Building on the strength of RADARSAT-1's ground and operations segment, RADARSAT-2 will be operated with notably improved ground segment hardware and software to support enhanced, streamlined data operations for satellite tasking, data reception, processing, ordering and distribution. Philippe Rolland, MDA Geospatial Services' head of RADARSAT-2 mission planning, says the upgrades were designed to support the satellite's increased data loads. With 28 minutes of SAR imaging time and polarimetric data, data volumes will be substantial.

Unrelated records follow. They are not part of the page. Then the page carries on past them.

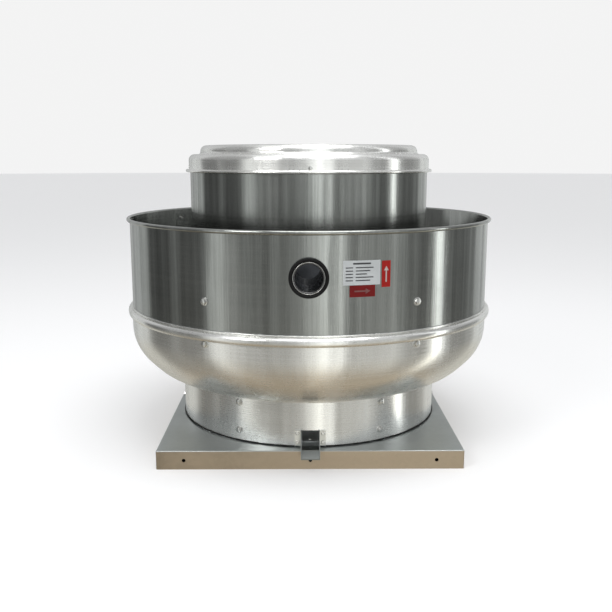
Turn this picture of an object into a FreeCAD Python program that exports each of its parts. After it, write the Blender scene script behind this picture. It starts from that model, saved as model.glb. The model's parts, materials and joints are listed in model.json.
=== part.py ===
"""An up-blast exhaust fan for a kitchen hood, standing on its square curb cap.

Millimetres, +Z up, origin at the middle of the curb cap's bottom edge. The front, with the grease spout and
the conduit opening, faces -Y. Every size comes from the Dims sheet, and each piece is a solid of its own.
"""

import FreeCAD
import Part
import math
import os
import Sketcher

DIMENSIONS = (
    # Curb cap: a square tray turned upside down over the roof curb.
    ("curb_side", 495, "outside width of the square curb cap"),
    ("skirt_height", 31, "height of its turned-down edge"),
    ("curb_sheet", 1.3, "thickness of its galvanised sheet"),
    ("curb_bend", 1.8, "outside radius of its bends"),
    ("curb_hole_radius", 192, "air hole in the curb cap"),
    ("skirt_hole_radius", 3, "curb screw hole"),
    ("skirt_hole_offset", 203, "from the middle of a side to its outer screw holes"),
    ("skirt_hole_height", 15, "screw holes above the bottom edge"),
    # Spun and rolled aluminium.
    ("sheet", 1.2, "thickness of the spun and rolled aluminium"),
    ("wall_radius", 319.5, "outside of the windband"),
    ("windband_bottom", 210, "lower edge of the windband, inside the bowl"),
    ("rim_height", 386.4, "middle of the windband's rolled rim"),
    ("rim_radius", 3.3, "half thickness of the rolled rim"),
    ("bowl_radius", 320.8, "outside of the bowl's straight wall"),
    ("bowl_top", 236.3, "upper edge of the bowl's lip"),
    ("lip_depth", 2.6, "height of the lip's hem"),
    ("lip_proud", 1.3, "how far the hem stands out"),
    ("bead_height", 225.7, "middle of the bowl's stiffening bead"),
    ("bead_half", 7, "half height of the bead"),
    ("bead_proud", 6.6, "how far the bead stands out"),
    ("bowl_knee", 167.4, "where the bowl's side and slope meet, before rounding"),
    ("bowl_side_round", 76, "rounding between side and slope"),
    ("bowl_slope_run", 54, "how far the slope reaches in, and down"),
    ("bowl_floor_round", 84, "rounding between slope and floor"),
    ("bowl_floor_drop", 4.4, "fall of the floor towards the neck"),
    ("neck_radius", 232, "outside of the neck"),
    ("neck_round", 4, "rounding between floor and neck"),
    ("neck_top", 104.6, "upper edge of the neck, where the bowl is welded on"),
    ("neck_bottom", 33.6, "lower edge of the neck, above the sealant"),
    # Six supports, equally spaced.
    ("support_count", 6, "supports round the fan"),
    ("leg_side", 18, "side of a leg's square tube"),
    ("leg_wall", 1.6, "wall of that tube"),
    ("leg_radius", 230.5, "outer face of a leg, from the axis"),
    ("leg_top", 300, "upper end of a leg"),
    ("neck_bolt_low", 50, "lower neck bolts"),
    ("neck_bolt_high", 98, "upper neck bolts"),
    ("band_bolt_low", 214.4, "bolts below the bead"),
    ("band_bolt_high", 279.5, "bolts above the bead"),
    ("shell_bolt_low", 252, "bolts between shell and leg, lower row"),
    ("shell_bolt_high", 290, "bolts between shell and leg, upper row"),
    ("bracket_sheet", 2, "thickness of a windband bracket"),
    ("bracket_bottom", 206, "lower edge of a bracket"),
    ("bracket_top", 291, "upper edge of a bracket"),
    ("bracket_width", 24, "width of a bracket's flanges"),
    ("bolt_radius", 3, "shank of the machine bolts"),
    ("bolt_hole_radius", 3.2, "hole for a machine bolt"),
    ("bolt_flat_half", 4.6, "corner radius of a hexagon head"),
    ("bolt_head", 3.4, "height of a hexagon head"),
    ("washer_radius", 6.2, "radius of a washer face"),
    ("washer", 1, "thickness of a washer face"),
    ("rivet_radius", 1.6, "body of a blind rivet"),
    ("rivet_head_radius", 3.4, "head of a blind rivet"),
    ("rivet_head", 1.2, "height of a rivet head"),
    # Motor compartment.
    ("shell_radius", 211.8, "outside of the motor compartment's shell"),
    ("shell_bottom", 214, "lower edge of the shell"),
    ("shell_top", 484, "upper edge of the shell, inside the cap"),
    ("deck_height", 216, "underside of the motor deck"),
    ("deck_sheet", 2, "thickness of the motor deck"),
    ("deck_flange", 24, "height of the deck's turned-up edge"),
    ("deck_hole_radius", 26, "shaft opening in the deck"),
    ("cap_radius", 214, "outside of the cap's wall"),
    ("cap_bottom", 466.6, "lower edge of the cap"),
    ("cap_bead_radius", 219.4, "outside of the cap's rolled edge"),
    ("cap_bead", 5.2, "height of the cap's rolled edge"),
    ("cap_ledge", 497.5, "height of the cap's ledge"),
    ("cap_tier_radius", 193.2, "outside of the cap's upper tier"),
    ("cap_top", 512.6, "top of the cap"),
    ("cap_round", 10.4, "rounding of the cap's shoulders"),
    ("cap_cove", 4.4, "rounding inside the ledge"),
    ("cap_screw_height", 475.6, "cap screws"),
    # Conduit tube and grommet.
    ("tube_height", 321.7, "middle of the conduit tube"),
    ("tube_side", -3.6, "middle of the conduit tube, to the right of the fan's middle"),
    ("tube_radius", 24.15, "outside of the conduit tube"),
    ("tube_bore", 20.65, "inside of the conduit tube"),
    ("tube_bell", 21.4, "inside of the tube's widened inner end"),
    ("tube_bell_end", 240, "where that widening stops, from the axis"),
    ("tube_inner_end", 190, "inner end of the tube, from the axis"),
    ("tube_outer_end", 324.6, "outer end of the tube, from the axis"),
    ("tube_hole_radius", 26.6, "tube hole in the windband"),
    ("grommet_radius", 29.6, "outside of the rubber grommet"),
    ("grommet_face", 326, "outer face of the grommet, from the axis"),
    # Grease spout.
    ("outlet_half", 14, "half width of the grease outlet"),
    ("outlet_top", 59.6, "upper edge of the outlet"),
    ("spout_sheet", 1.4, "thickness of the spout"),
    ("spout_reach", 260.5, "end of the spout's lip, from the axis"),
    ("spout_lip_height", 20.4, "underside of the spout's lip"),
    ("spout_bend", 249.2, "where the spout turns down, from the axis"),
    ("spout_flange_half", 25, "half width over the spout's flanges"),
    # Inlet and wheel.
    ("venturi_sheet", 1.5, "thickness of the inlet venturi"),
    ("venturi_flange_radius", 209, "outside of the venturi's flange"),
    ("throat_radius", 123, "inside of the venturi's throat"),
    ("throat_round", 66, "inside rounding of the venturi"),
    ("throat_top", 112, "upper edge of the venturi"),
    ("wheel_radius", 178, "outside of the fan wheel"),
    ("wheel_sheet", 2, "thickness of the wheel's plates"),
    ("wheel_eye_radius", 130, "outside of the wheel's inlet ring"),
    ("wheel_bottom", 104, "lower edge of the wheel's inlet ring"),
    ("wheel_shroud_height", 134, "underside of the wheel's shroud at its rim"),
    ("backplate_height", 196, "underside of the wheel's back plate"),
    ("blade_count", 9, "blades of the wheel"),
    ("blade_inner_radius", 104, "inner edge of a blade"),
    ("hub_radius", 20, "outside of the wheel's hub"),
    ("hub_flange_radius", 42, "outside of the hub's flange"),
    ("hub_bottom", 152, "lower end of the hub"),
    ("shaft_radius", 7.94, "motor shaft"),
    # Motor.
    ("motor_radius", 70, "outside of the motor's can"),
    ("motor_bottom", 246, "lower face of the motor"),
    ("can_bottom", 262, "lower edge of the can"),
    ("can_top", 372, "upper edge of the can"),
    ("motor_top", 392, "upper face of the motor"),
    ("bearing_radius", 20, "outside of a ball bearing"),
    ("bearing_width", 12, "width of a ball bearing"),
    ("ball_circle", 13.9, "radius of the balls' circle"),
    ("ball_radius", 3.3, "radius of a ball"),
    ("ball_count", 8, "balls of a bearing"),
    ("mount_plate_height", 236, "underside of the motor mount plate"),
    ("isolator_circle", 86, "isolators from the axis"),
    ("stud_circle", 58, "motor bolts from the axis"),
    # Disconnect switch.
    ("box_inner", 146, "inner side of the switch box, from the axis"),
    ("box_outer", 200, "outer side of the switch box"),
    ("box_half", 51, "half length of the switch box"),
    ("box_bottom", 400, "bottom of the switch box"),
    ("box_top", 444, "top of the switch box"),
    ("box_sheet", 1.6, "thickness of the box"),
)

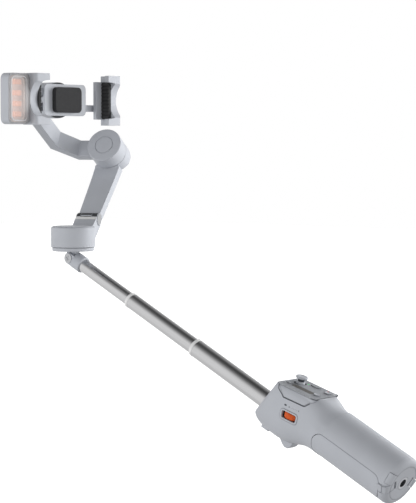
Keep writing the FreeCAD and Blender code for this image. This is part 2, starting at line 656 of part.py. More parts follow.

Customers who need fast access to imagery such as defense and emergency management personnel will benefit from a programming lead time of up to 12 hours for rapid programming and up to three hours for emergency and urgent acquisitions—four times faster tasking compared to RADARSAT-1. According to MDA's Geospatial Services literature, processing speeds have been increased: "Up to eight typical RADARSAT-2 products will be produced in under 90 minutes from time of reception." According to Rolland, overall data delivery times will be cut in half.

Many lessons learned with RADARSAT-1 were applied to improving RADARSAT-2's ground segment and operational features.

"We designed RADARSAT-2 to provide a much more seamless and responsive service to customers," explains Rolland. "For example, we'll be able to begin processing orders for archived data as soon as we receive them, and customers will be able to track the status of their order in real time via a Web interface."